More on Our Panelists:
Laurie A. Wayburn
Prior to co-founding Pacific Forest Trust in 1993, Ms. Wayburn worked internationally for 10 years in the United Nations Environment Program and Ecological Sciences Division of UNESCO. She later served as Executive Director of the Point Reyes Bird Observatory and was the Founder and first Coordinator of the Central California Coast Biosphere Reserve. Ms. Wayburn is a graduate of Harvard University and currently serves on the Northwest BioCarbon Initiative Steering Committee, the American Forest Policy Steering Committee, and the Land Trust Alliance Advisory Council.
Dr. Roger Bales
Dr. Bales is Distinguished Professor of Engineering and a founding faculty member at UC Merced, and has been active in water- and climate-related research for over 30 years. His scholarship includes over 160 articles in peer-reviewed journals, and more presentations, book chapters, and reports.

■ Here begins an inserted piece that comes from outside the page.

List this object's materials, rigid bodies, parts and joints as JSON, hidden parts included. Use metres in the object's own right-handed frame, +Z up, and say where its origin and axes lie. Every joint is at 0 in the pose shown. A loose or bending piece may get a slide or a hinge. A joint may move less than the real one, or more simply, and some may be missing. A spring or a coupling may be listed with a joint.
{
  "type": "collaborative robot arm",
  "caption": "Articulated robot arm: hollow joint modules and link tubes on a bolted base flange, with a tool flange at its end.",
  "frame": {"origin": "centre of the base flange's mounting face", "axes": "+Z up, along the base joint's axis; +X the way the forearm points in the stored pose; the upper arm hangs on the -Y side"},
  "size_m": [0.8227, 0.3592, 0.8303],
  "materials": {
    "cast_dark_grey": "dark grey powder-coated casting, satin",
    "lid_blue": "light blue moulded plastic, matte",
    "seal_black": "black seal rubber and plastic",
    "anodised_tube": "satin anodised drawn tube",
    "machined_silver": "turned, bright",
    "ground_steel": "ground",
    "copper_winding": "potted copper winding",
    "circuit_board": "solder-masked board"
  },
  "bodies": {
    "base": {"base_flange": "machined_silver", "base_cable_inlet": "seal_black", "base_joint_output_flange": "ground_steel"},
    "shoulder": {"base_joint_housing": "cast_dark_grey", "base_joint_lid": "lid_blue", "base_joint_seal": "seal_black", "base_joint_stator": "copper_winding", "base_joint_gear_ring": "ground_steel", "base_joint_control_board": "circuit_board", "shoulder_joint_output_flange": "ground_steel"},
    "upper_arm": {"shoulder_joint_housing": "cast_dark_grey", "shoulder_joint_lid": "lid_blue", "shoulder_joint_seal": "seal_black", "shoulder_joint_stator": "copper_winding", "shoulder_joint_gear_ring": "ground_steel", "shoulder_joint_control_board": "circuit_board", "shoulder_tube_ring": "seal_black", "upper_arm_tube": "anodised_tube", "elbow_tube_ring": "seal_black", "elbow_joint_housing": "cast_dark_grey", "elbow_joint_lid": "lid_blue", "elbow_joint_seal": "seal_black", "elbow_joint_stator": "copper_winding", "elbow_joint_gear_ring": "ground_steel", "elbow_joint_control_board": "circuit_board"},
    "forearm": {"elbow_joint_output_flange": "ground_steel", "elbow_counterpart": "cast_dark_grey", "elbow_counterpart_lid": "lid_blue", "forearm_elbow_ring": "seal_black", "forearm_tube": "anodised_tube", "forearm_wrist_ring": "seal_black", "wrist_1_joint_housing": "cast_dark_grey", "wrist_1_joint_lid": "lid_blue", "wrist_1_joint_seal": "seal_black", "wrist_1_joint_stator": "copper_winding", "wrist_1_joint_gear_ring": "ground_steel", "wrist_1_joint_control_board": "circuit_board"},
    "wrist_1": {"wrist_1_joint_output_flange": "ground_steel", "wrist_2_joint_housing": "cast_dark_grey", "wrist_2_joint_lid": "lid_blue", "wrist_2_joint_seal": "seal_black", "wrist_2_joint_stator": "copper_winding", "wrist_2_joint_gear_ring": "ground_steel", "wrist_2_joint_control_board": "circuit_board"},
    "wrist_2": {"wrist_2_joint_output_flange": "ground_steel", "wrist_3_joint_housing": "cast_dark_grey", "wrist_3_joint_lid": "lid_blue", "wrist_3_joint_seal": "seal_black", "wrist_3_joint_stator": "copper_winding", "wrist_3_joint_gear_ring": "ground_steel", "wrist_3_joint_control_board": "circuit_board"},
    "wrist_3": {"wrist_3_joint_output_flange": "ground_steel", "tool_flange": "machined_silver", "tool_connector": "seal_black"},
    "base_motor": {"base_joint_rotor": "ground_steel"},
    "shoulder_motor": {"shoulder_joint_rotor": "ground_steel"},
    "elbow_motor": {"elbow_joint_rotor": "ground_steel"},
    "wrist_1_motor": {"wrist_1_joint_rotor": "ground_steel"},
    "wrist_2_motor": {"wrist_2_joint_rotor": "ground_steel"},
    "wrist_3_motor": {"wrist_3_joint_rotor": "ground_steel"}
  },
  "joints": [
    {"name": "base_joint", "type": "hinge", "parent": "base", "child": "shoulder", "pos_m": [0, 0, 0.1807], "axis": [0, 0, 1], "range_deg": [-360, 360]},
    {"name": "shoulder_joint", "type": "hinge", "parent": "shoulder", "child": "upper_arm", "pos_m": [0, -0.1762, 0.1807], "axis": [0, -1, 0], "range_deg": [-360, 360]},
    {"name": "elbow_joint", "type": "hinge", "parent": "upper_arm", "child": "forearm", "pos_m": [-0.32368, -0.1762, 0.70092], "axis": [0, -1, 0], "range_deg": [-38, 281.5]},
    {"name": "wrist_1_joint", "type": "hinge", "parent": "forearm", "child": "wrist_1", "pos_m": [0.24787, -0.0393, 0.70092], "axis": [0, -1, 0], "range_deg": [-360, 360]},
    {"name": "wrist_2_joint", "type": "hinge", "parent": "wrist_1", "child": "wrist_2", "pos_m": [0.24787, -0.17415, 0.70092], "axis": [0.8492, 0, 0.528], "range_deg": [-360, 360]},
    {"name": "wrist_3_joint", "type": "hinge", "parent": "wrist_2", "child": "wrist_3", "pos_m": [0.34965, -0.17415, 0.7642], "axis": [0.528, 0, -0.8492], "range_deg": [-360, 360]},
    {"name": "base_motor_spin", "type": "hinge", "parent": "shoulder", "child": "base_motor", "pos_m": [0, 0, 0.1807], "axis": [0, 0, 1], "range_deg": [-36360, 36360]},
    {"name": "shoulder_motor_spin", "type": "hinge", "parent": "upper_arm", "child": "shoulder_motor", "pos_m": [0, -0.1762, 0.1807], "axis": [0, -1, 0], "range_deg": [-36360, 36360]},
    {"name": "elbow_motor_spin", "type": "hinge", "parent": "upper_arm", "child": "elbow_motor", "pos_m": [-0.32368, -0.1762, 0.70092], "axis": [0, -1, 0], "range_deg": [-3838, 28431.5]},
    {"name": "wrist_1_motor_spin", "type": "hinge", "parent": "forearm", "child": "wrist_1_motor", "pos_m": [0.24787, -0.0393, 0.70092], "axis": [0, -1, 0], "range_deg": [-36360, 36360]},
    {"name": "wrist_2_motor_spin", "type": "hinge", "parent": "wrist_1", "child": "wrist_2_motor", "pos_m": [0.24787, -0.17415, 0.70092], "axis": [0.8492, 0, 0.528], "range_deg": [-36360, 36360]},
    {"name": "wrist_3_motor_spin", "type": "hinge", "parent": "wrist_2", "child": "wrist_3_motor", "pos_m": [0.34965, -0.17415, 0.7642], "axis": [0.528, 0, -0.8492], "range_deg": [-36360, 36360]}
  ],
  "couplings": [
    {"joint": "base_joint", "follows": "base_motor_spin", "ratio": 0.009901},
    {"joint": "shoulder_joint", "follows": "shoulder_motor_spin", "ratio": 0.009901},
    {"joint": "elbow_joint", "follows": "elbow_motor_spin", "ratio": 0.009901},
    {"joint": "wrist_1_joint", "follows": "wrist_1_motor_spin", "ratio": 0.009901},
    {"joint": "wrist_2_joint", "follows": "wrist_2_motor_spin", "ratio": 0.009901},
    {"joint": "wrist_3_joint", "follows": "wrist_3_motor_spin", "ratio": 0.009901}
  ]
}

Currently, his work focuses on California’s efforts to build the knowledge base and implement policies that adapt our water supplies, critical ecosystems and economy to the impacts of climate warming. He works with leaders in state agencies, elected officials, federal land managers, water leaders, non-governmental organizations, and other key decision makers on developing climate solutions for California. He is a fellow in the American Geophysical Union, the American Meteorological Society, and the American Association for the Advancement of Science. He has been a professor at UC Merced since 2003, an Adjunct Professor of Civil and Environmental Engineering at the UC Berkeley since 2013. Previously, he was a Professor of hydrology at the University of Arizona from 1984 to 2003. He has served as Director of the Sierra Nevada Research Institute, the Southern Sierra Critical Zone Observatory, and the UC Water Security and Sustainability Research Initiative. He is currently co-director of the UC Center for Ecosystem Climate Solutions.
Dr. Jerry F. Franklin
Dr. Franklin is a world-renowned forest ecologist who has been called “the father of new forestry.” He is a professor of ecosystem analysis in the College of Forest Resources at the University of Washington. The only forest ecologist in the American Academy of Arts and Sciences, Dr. Franklin has received the Heinz Award for the Environment, the Eminent Ecologist Award from the Ecological Society of America, the LaRoe Award from the Society for Conservation Biology, and the Pinchot Medallion from the Pinchot Institute for Conservation. A native of Oregon, Dr. Franklin received his B.S. and M.S. in Forest Management from Oregon State University and a Ph.D. in Botany and Soils from Washington State.
Dr. Julia Jones
Dr. Jones is Distinguished Professor of Geography at Oregon State University. She has studied forest management effects on flooding, water yield, low-flows, and rain-on-snow utilizing long-term data on streamflow, climate, and ecology from paired watershed experiments. Much of this work has taken place at the H.J. Andrews Experimental Forest in the Oregon Cascade Mountains and watershed experiments in North and South America. She has worked closely with the U.S. National Science Foundation-sponsored Long-term Ecological Research network. Dr. Jones has authored papers on forest hydrology, hydrology of road interactions with streams, water resources engineering, geomorphology, wood in streams, landscape disturbance, soils, plant invasions, biogeography, plant ecology, ecosystem water use, species distribution modeling, and climate change.